[What to produce] In the listing below, find the line with "make: Adds the", then repeat exactly every line from the top through that one.
** start of Supplied records **
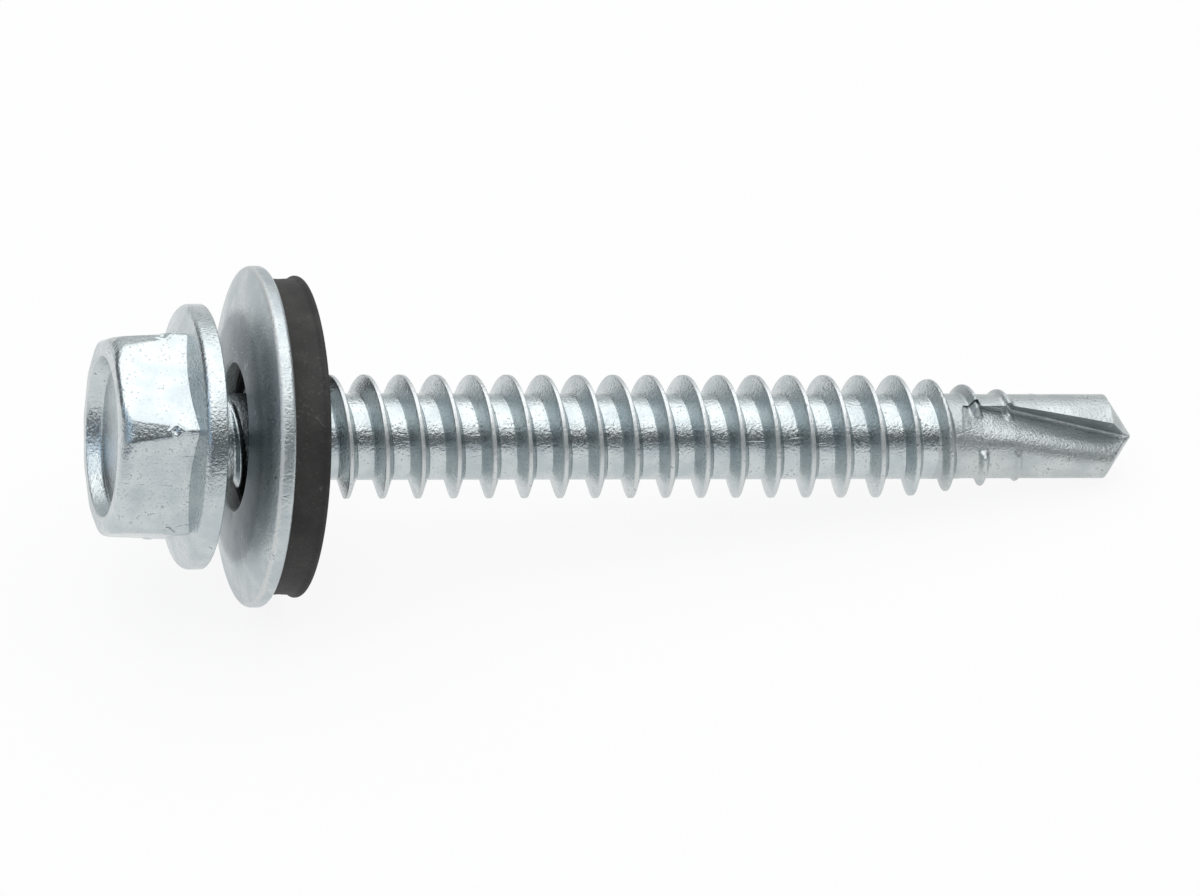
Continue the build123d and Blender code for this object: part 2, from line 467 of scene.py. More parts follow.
def effect_group(
    name: str, sizes: dict[str, float], make: Callable[[NodeBench, dict], dict[str, Signal]]
) -> bpy.types.ShaderNodeTree:
    """Build a shader node group with a vector input and named numbers in and out.

    Args:
        name: Name of the group.
        sizes: Number inputs and their defaults.
        make: Adds the nodes, and returns the outputs by name.

    Returns:
        The group.
    """
    group = bpy.data.node_groups.new(name, "ShaderNodeTree")
    group.interface.new_socket("Vector", in_out="INPUT", socket_type="NodeSocketVector")
    add_numbers(group, sizes)
    bench = NodeBench(group)
    made = make(bench, bench.outputs("NodeGroupInput"))
    for key in made:
        group.interface.new_socket(key, in_out="OUTPUT", socket_type="NodeSocketFloat")
    bench.add("NodeGroupOutput", made)
    return group


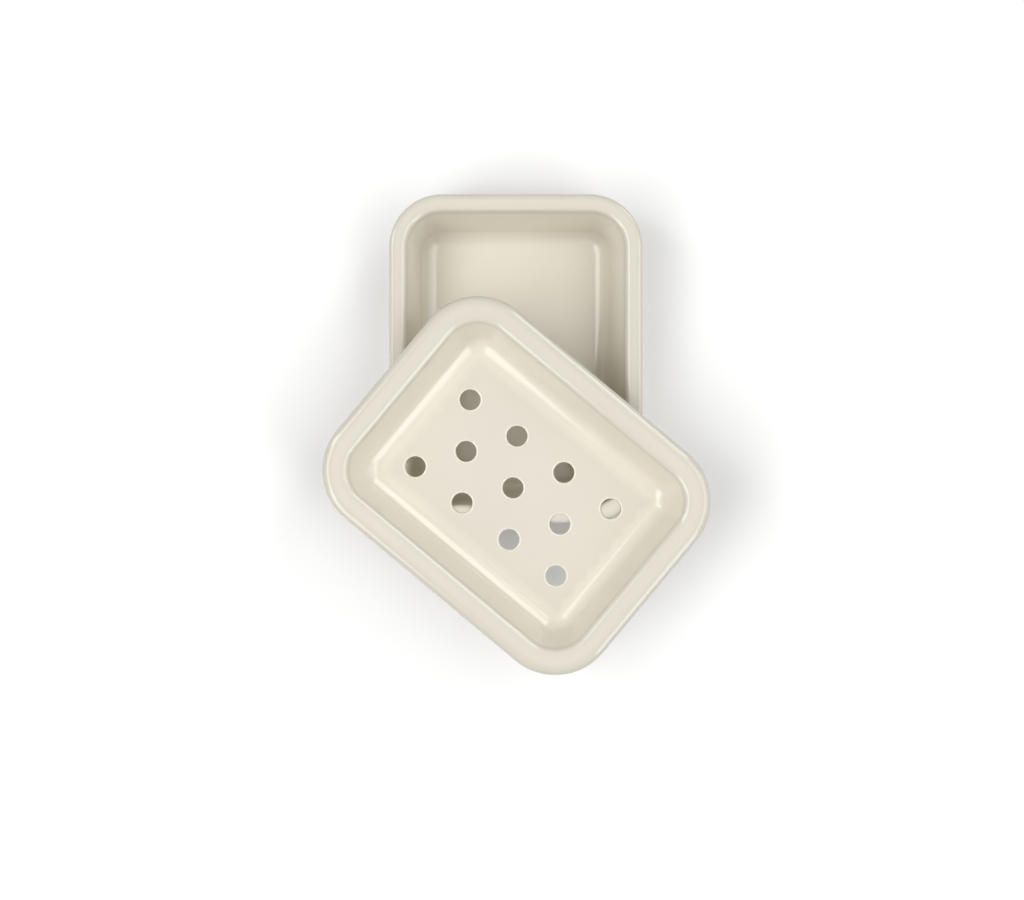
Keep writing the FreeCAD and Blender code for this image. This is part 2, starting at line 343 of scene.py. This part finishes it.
** end of Supplied records **
[Exercise answer]
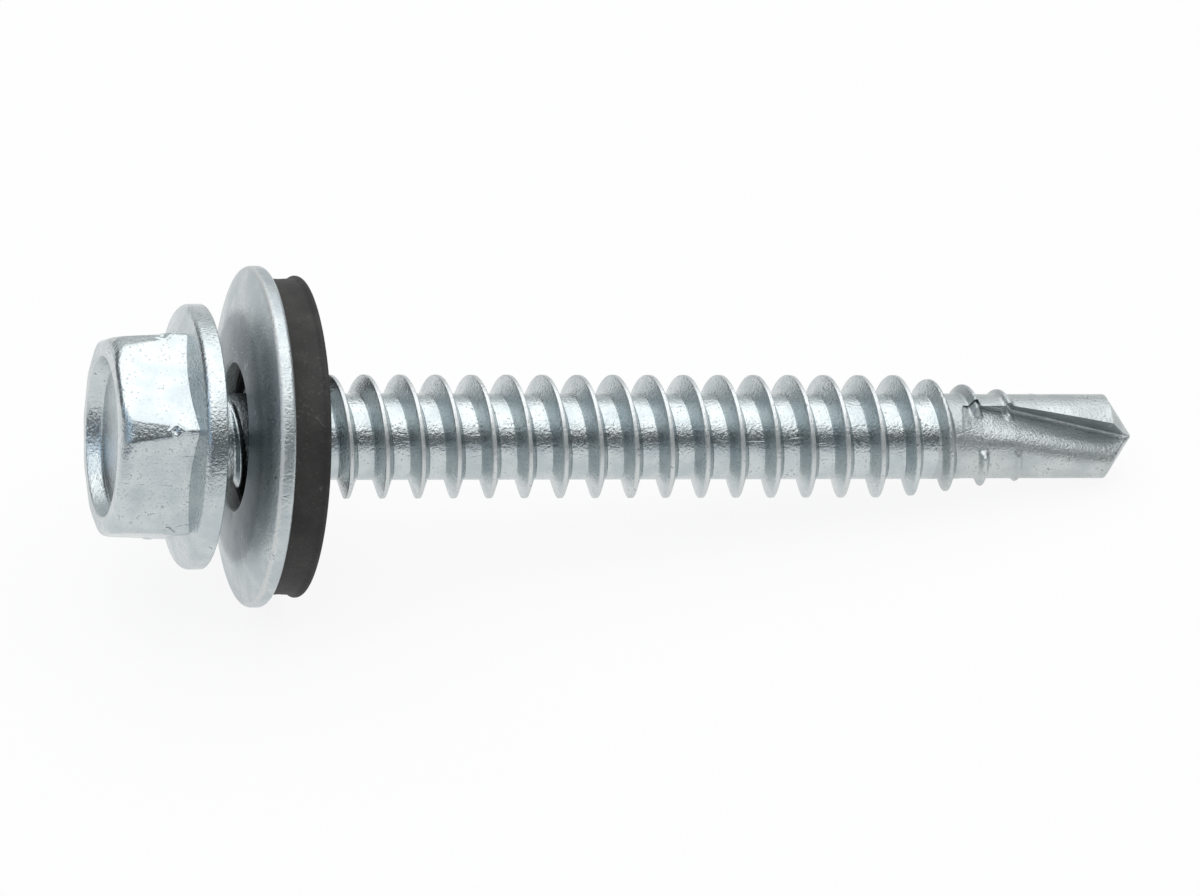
Continue the build123d and Blender code for this object: part 2, from line 467 of scene.py. More parts follow.
def effect_group(
    name: str, sizes: dict[str, float], make: Callable[[NodeBench, dict], dict[str, Signal]]
) -> bpy.types.ShaderNodeTree:
    """Build a shader node group with a vector input and named numbers in and out.

    Args:
        name: Name of the group.
        sizes: Number inputs and their defaults.
        make: Adds the nodes, and returns the outputs by name.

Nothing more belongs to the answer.